On Easter 2003, a service of baptism brought Jack to church. Our daughter and son-in-law thoughtfully named their baby boy after him. In the middle of treatments, bald as an egg, wearied beyond words, he travelled to Kelowna. To receive a namesake was a homecoming and acceptance from those he cared for most – his family. We sang old hymns around the piano; weak as he was, no one experienced joy on that Easter more deeply than Jack. Did Mother watch from “behind the veil” and see that her ardent prayers for “the boy who should have been a girl” were not fruitless? 

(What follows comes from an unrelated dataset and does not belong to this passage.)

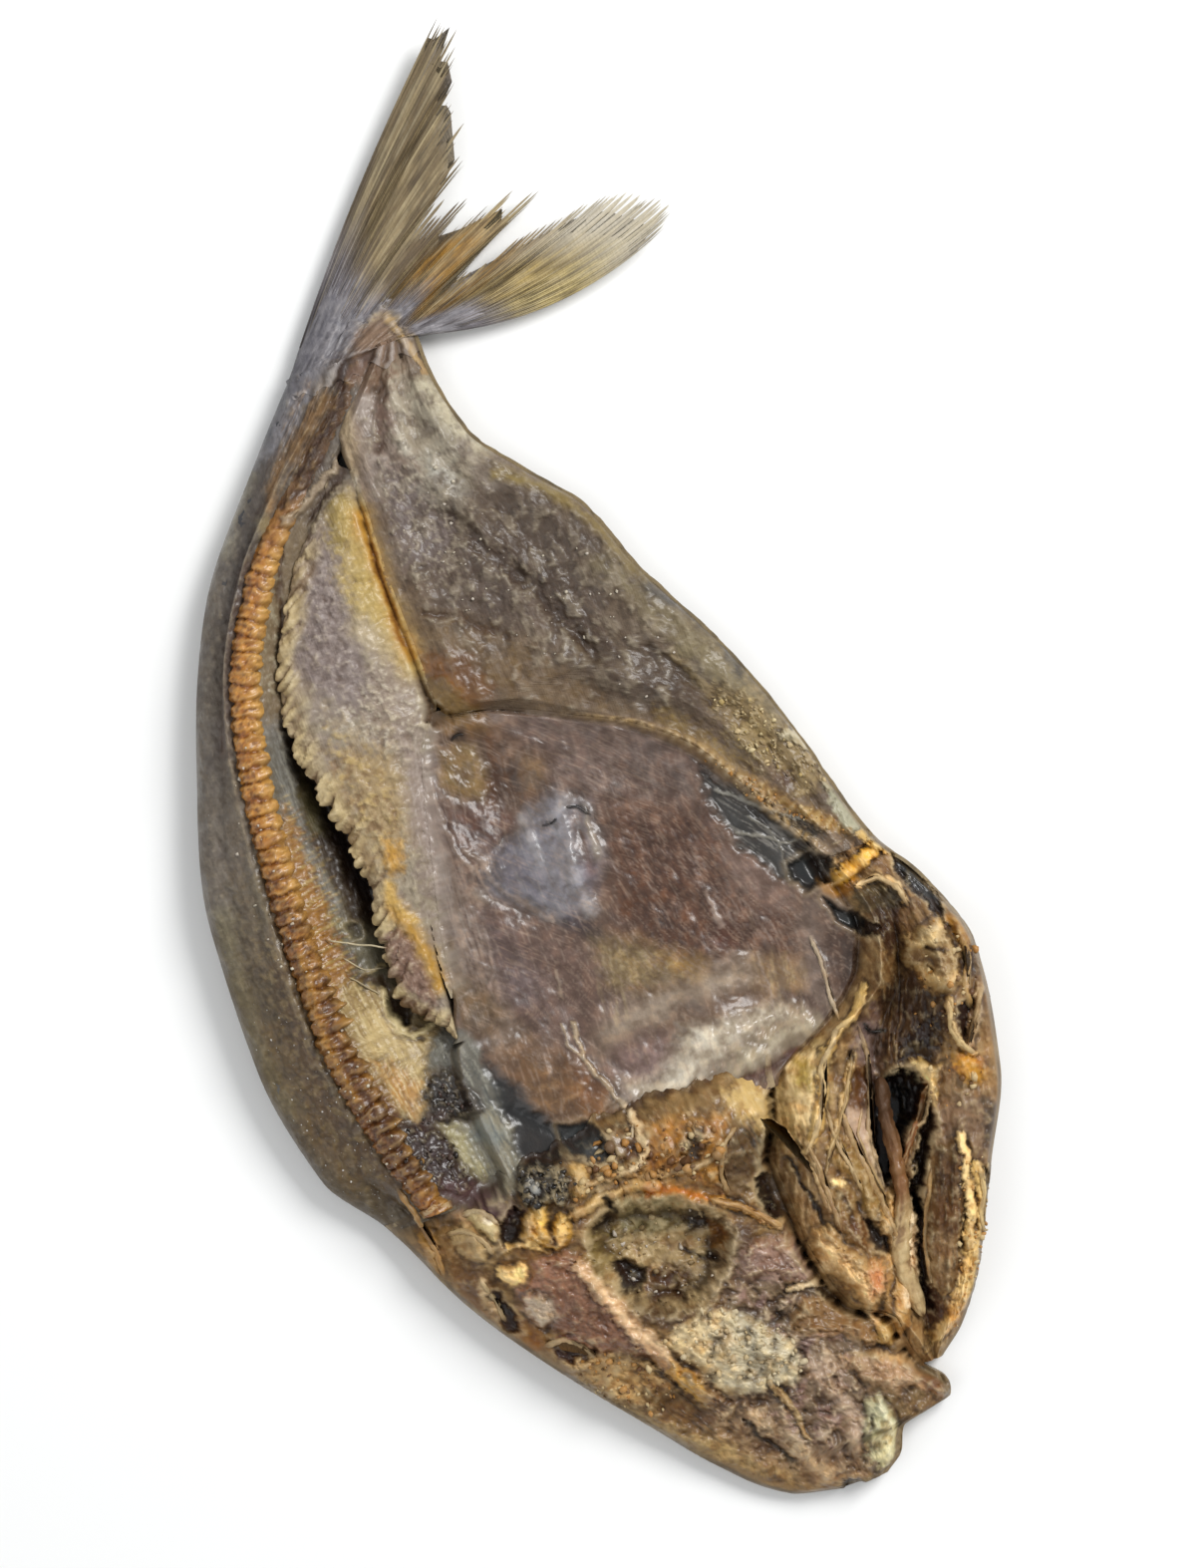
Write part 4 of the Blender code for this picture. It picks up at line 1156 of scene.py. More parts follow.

Seven months later Jack succumbed to cancer. Four hundred people, including his siblings, crowded into a community hall to pay tribute. We were astounded at the impact his life had on others. Seven eulogists spoke movingly of his gift in caring for others. In life, Jack had invested, not in land, houses, cars and toys, but in relationships. Who would deny that his life had purpose?

Questions

On many issues the church has changed its mind. In the past 50 years alone – women voting in church; membership in secular unions; birth control; marriage after divorce; children at the Lord’s Supper; Sunday observance; women in office. In those instances the church has reinterpreted its understanding of the Bible. Why not homosexuality?

The purpose of life is the perfection of the soul. All great world religions agree on this: the soul is perfected through suffering. Our homosexual brothers and lesbian sisters suffer more than most “normal” people. Is the brokenness of the creation more intimately known to them? Do their souls shine a little brighter because they suffer more?

On the day Jack died, was there joy in heaven, did the angels sing at the homecoming of a child of the covenant? Did his baptism not signify the washing away of his sins and the renewal of his life? Does Jack, even now, sing with angels and archangels and all the hosts of heaven, the hymns he loved as a child?

Jesus tells of two sons. The younger is bad, very bad! He is the Lost Son. Against our expectations, the Lost Son, the bad one, ends up as guest of honour at a feast, no expenses spared. Nothing is too good for this boy. Jesus’ story illustrates the Father’s infinite compassion. To us, church people, judgment comes easier than compassion. Will we assume the difficult task of understanding with compassion those who are other, or will we continue in judgment?